Centuries of heavy downpours washed away the sediment, revealing strange inscriptions on the ancient rock, which brought on the interest of the prefectural government who in turned funded Professor Fujita's research.

"I wonder what site this was. No human remains or animal bones. It looks too clean to be a burial site. Not even much pottery to go on, or grains to suggest a settlement."

Alex wondered, as his fingernails tore at the itching welt for relief. Once satisfied, he picked his trowel up to continue the painstaking work of scraping a centimetre of orange-brownish dirt off his assigned quadrant. A tin bucket by his side was already half filled with soil and dirt for sifting.

"Ah, what is the Fu-Tales theory?" Takeshi asked in half jest, mixed with sarcasm. Fu-Tales is Alex's surname.

Alex's eyes turned to the large brush, and a scribbled notepad with a pencil laid discarded at the side.

"Well, frankly, I am stumped.
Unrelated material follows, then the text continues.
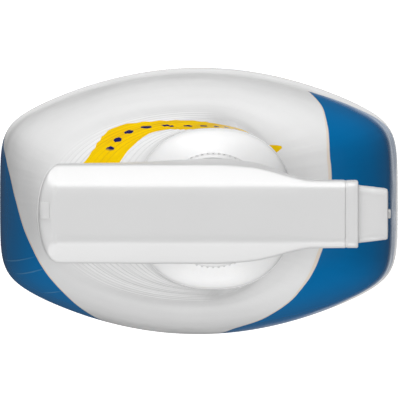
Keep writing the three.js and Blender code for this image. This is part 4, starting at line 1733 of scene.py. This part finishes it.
@dataclass
class Nozzle:
    """The square turning cap with its flange, the insert with the orifice, and its seal."""

    flange_half: float = 8.7
    flange: float = 3.0
    root_half: float = 7.4
    tip_half: float = 6.6
    corner: float = 0.32
    sides: int = 96

    def square(self, half: float, x: float, z: float) -> np.ndarray:
        """Gives a rounded square across the spray axis.

        Args:
            half: half its width.
            x: its place along the axis.
            z: the axis's height.

        Returns:
            Its points.
        """
        angle = np.linspace(0, 2 * np.pi, self.sides, endpoint=False)
        c, s = np.cos(angle), np.sin(angle)
        radius = half * self.corner
        reach = half / np.maximum(np.abs(c), np.abs(s))
        y, up = reach * c, reach * s
        inner = half - radius
        over = np.hypot(np.maximum(np.abs(y) - inner, 0), np.maximum(np.abs(up) - inner, 0))
        at_corner = (np.abs(y) > inner) & (np.abs(up) > inner)
        fit = np.where(at_corner, radius / np.maximum(over, 1e-9), 1)
        y = np.where(fit < 1, np.sign(y) * (inner + (np.abs(y) - inner) * fit), y)
        up = np.where(fit < 1, np.sign(up) * (inner + (np.abs(up) - inner) * fit), up)
        return np.column_stack([np.full(self.sides, x), y, z + up])

    def circle(self, radius: float, x: float, z: float) -> np.ndarray:
        """Gives a circle across the spray axis, with as many points as a square.

        Args:
            radius: its radius.
            x: its place along the axis.
            z: the axis's height.

        Returns:
            Its points.
        """
        angle = np.linspace(0, 2 * np.pi, self.sides, endpoint=False)
        y, up = radius * np.cos(angle), radius * np.sin(angle)
        return np.column_stack([np.full(self.sides, x), y, z + up])

    def build(self, finishes: Finishes) -> None:
        """Makes the cap, the insert, the seal and the spinner behind it.

        Args:
            finishes: the materials.
        """
        (back, tip), z = span_mm("nozzle_cap", Axis.X), centre_mm("nozzle_cap", Axis.Z)
        f, r, t = self.flange_half, self.root_half, self.tip_half
        end = back + self.flange - 0.15
        squares = [
            (f - 0.22, back - 0.58), (f - 0.1, back - 0.48), (f - 0.1, back - 0.1),
            (f - 0.04, back), (f, back + 0.12), (f, end - 0.3), (f - 0.1, end - 0.1),
            (f - 0.3, end), (r + 0.3, end), (r + 0.08, end + 0.08), (r, end + 0.3),
            ((r + t) / 2, (end + tip) / 2), (t, tip - 0.7), (t - 0.2, tip - 0.2),
            (t - 0.7, tip), (t - 2.2, tip),
        ]
        circles = [
            (2.3, tip), (2.15, tip - 0.25), (1.35, tip - 0.3), (1.3, tip - 0.5), (1.3, back + 8.9),
            (4, back + 8.8), (4, back + 4.4), (5.6, back + 4.4), (5.6, back - 2), (7, back - 2),
            (7.2, back - 1.8), (7.2, back - 0.5),
        ]
        rings = [self.square(half, x, z) for half, x in squares]
        rings += [self.circle(radius, x, z) for radius, x in circles]
        made = sharpen(face_outwards(make_object("nozzle_knob", *closed_loop(rings))))
        finish_piece(made, finishes.white_pp, "nozzle", ["nozzle_cap"])
        a, b = span_mm("nozzle_insert", Axis.X)
        profile = [(1.25, a), (1.25, b - 0.3), (1.0, b), (0.5, b), (0.4, b - 0.3), (0.4, a)]
        insert = turned("orifice_insert", profile, Axis.X, (0, 0, z), 48, 0.05, hollow=True)
        finish_piece(insert, finishes.white_pp, "nozzle", ["nozzle_insert"])
        a, b = span_mm("nozzle_seal", Axis.X)
        ring = [(3.15, a), (3.85, a), (3.85, b), (3.15, b)]
        seal = turned("nozzle_ring", ring, Axis.X, (0, 0, z), 64, 0.25, hollow=True)
        finish_piece(seal, finishes.seal, "nozzle", ["nozzle_seal"])
        a, b = span_mm("spinner", Axis.X)
        profile = [(0, a), (1.15, a), (1.15, b - 1.5), (2.6, b - 1.5), (2.6, b - 0.3),
                   (1.6, b - 0.3), (1.6, b), (0, b)]
        swirl = turned("swirl_plug", profile, Axis.X, (0, 0, z), 48, 0.08)
        finish_piece(swirl, finishes.natural_pp, "sprayer", ["spinner"])


# ---- The studio -------------------------------------------------------------------------------


@dataclass
class Studio:
    """A pale floor, large soft lights and a camera straight overhead."""

    eye: tuple[float, float, float] = (0.020, 0.0315, 1.700)
    aim: tuple[float, float, float] = (0.00015, -0.00015, 0.060)
    lens: float = 501.8
    lamps: Sequence[tuple[str, tuple[float, float, float], float, float]] = (
        ("key", (-0.25, 1.9, 0.55), 1.5, 41.5),
        ("fill", (-0.1, -1.95, 0.5), 1.5, 25),
        ("high_front", (0.9, -0.4, 1.85), 1.2, 8),
        ("high_back", (-1.0, -0.7, 1.7), 1.2, 7.6),
        ("overhead", (0, 0.1, 2.4), 1.2, 4),
    )

    def floor(self) -> None:
        """Lays the floor, of matt white board."""
        look = Look(
            "matt_white_board", IOR=1.45, Roughness=0.8,
            Emission_Color="#ffffff", Emission_Strength=0.5,
        )
        grain = look.mottle(3, 0, 1)
        bump = look.add("ShaderNodeBump", {"Height": grain, "Distance": 0.01 * MM})
        look.feed(Base_Color=look.blend(60, ("#fbfbfb", "#f8f8f8")), Normal=bump)
        size = 6000
        points = np.array([(-size, -size, 0), (size, -size, 0), (size, size, 0), (-size, size, 0)])
        made = make_object("floor", points, [(0, 1, 2, 3)])
        made.data.materials.append(look.material)
        made.visible_diffuse = False
        made.visible_glossy = False

    def lamp(self, name: str, place: Sequence[float], size: float, watts: float) -> None:
        """Hangs a square soft light that faces the object.

        Args:
            name: its name.
            place: where it hangs, in metres.
            size: its side, in metres.
            watts: its power.
        """
        data = bpy.data.lights.new(name, "AREA")
        data.shape = "SQUARE"
        data.size, data.energy = size, watts
        made = bpy.data.objects.new(name, data)
        made.location = place
        aim = Vector((0, 0, 0.18)) - Vector(place)
        made.rotation_euler = aim.to_track_quat("-Z", "Y").to_euler()
        bpy.context.scene.collection.objects.link(made)

    def camera(self) -> None:
        """Sets the camera, with the object's own +Y at the top of the picture."""
        data = bpy.data.cameras.new("overhead")
        data.lens, data.sensor_width = self.lens, 36
        data.clip_end = 100
        made = bpy.data.objects.new("overhead", data)
        made.location = self.eye
        back = (Vector(self.eye) - Vector(self.aim)).normalized()
        right = Vector((0, 1, 0)).cross(back).normalized()
        up = back.cross(right)
        turn = Matrix((right, up, back)).transposed().to_4x4()
        made.matrix_world = Matrix.Translation(self.eye) @ turn
        bpy.context.scene.collection.objects.link(made)
        bpy.context.scene.camera = made

    def build(self) -> None:
        """Sets up the floor, lights, world and camera."""
        self.floor()
        for lamp in self.lamps:
            self.lamp(*lamp)
        world = bpy.data.worlds.new("studio")
        world.use_nodes = True
        tree = world.node_tree
        tree.nodes.clear()
        # A dim room that is paler above, and a narrow pale bounce from the floor below.
        place = add_node(tree, "ShaderNodeTexCoord").outputs["Generated"]
        x, y, z = add_node(tree, "ShaderNodeSeparateXYZ", (place,)).outputs
        ahead = add_node(tree, "ShaderNodeMath", (x, y), operation="MAXIMUM")
        rise, sweep, side = (
            add_node(tree, "ShaderNodeMapRange", limits)
            for limits in (
                (z, -0.25, 0.2, 0.05, 0.28), (z, -0.965, -0.99, 0.0, 0.75),
                (ahead, 0.0, 0.06, 0.0, 1.0),
            )
        )
        bounce = add_node(tree, "ShaderNodeMath", (sweep, side, rise), operation="MULTIPLY_ADD")
        glow = add_node(tree, "ShaderNodeBackground", {"Color": "#ffffff", "Strength": bounce})
        add_node(tree, "ShaderNodeOutputWorld", {"Surface": glow})
        bpy.context.scene.world = world
        bpy.context.scene.view_settings.view_transform = "Standard"
        bpy.context.scene.view_settings.look = "None"
        self.camera()


def main() -> None:
    """Builds the bottle, the sprayer and the studio in order."""
    finishes = make_finishes()
    shape = BottleShape()
    Bottle(shape).build(finishes)
    Sleeve(shape).build(finishes)
    Closure().build(finishes)
    Housing().build(finishes)
    Shroud().build(finishes)
    Trigger().build(finishes)
    Pump().build(finishes)
    Nozzle().build(finishes)
    Studio().build()


if __name__ == "__main__":
    main()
It could be a worship site of sorts, a precursor to current day Shinto where blood and guts are ritually unclean," he said and asked, "What is the Matsudaira theory?"

"I don't need a theory, considering my surname belongs to a daimyō clan," Takeshi winked at the wise ass remark using his surname and lifted his finger to the lips.

Alex rolled his eyes at Takeshi.

"HEY, I FOUND SOMETHING! ANOTHER ROCK WITH INSCRIPTIONS!" One of their classmates waved excitedly, distracting both Takeshi and Alex, who stood up together, hitting their heads together.

A slip of the foot caused Alex fell on the ground as his hand instinctively moved to break his fall.

"OUCH," Alex winced as his hand fell on the trowel.

"Oh shit, man..." Takeshi stared.

"CHOTTO MATTE KUDASAI!" One farmer yelled to stop them as he raced towards the duo.

The commotion drew the professor and his team in their direction while the farmer pulled the towel around his neck.

After wrapping the towel tightly around Alex's hand to stop the bleeding, the elderly Japanese man clasps his cheek and gawked with a look of horror at the ground where blood spilled.

"YABAI… kegare…," the flustered elderly man exclaimed while flailing his arms in exaggerated excitement, while a frowning Professor Fujita step cautiously ahead.

Takeshi knew it meant something bad happened, and kegare was a reference to pollution or desecration of a divine space.

Then Fujita's eyes moved to the bloody spot and his face drained of colour while Alex yelped from the stinging pain in his palm. Incident reports would have to be filled and the local Shinto priest had to perform purification of the bloodied ground.

"Call the local shrine. We need the priest out here ASAP. If he asks, just tell him that blood is on the site," Professor Fujita mentioned while glancing at the cardboard scrap which was pinned to a stick for quadrant identification.

Takeshi pulled his iPhone from the pocket of his khakis to make the call before the others reacted, while the farmer rambled off frantically in the local Japanese dialect to his approaching companion while gesturing wildly at the bloodied spot.

"Isn't that… another inscription?" Terry, another Australian classmate, said hesitantly.

All of their eyes moved towards the tilt of Terry's head. Alex's blood revealed an indentation of carved scripts on the ground which wasn't seen earlier.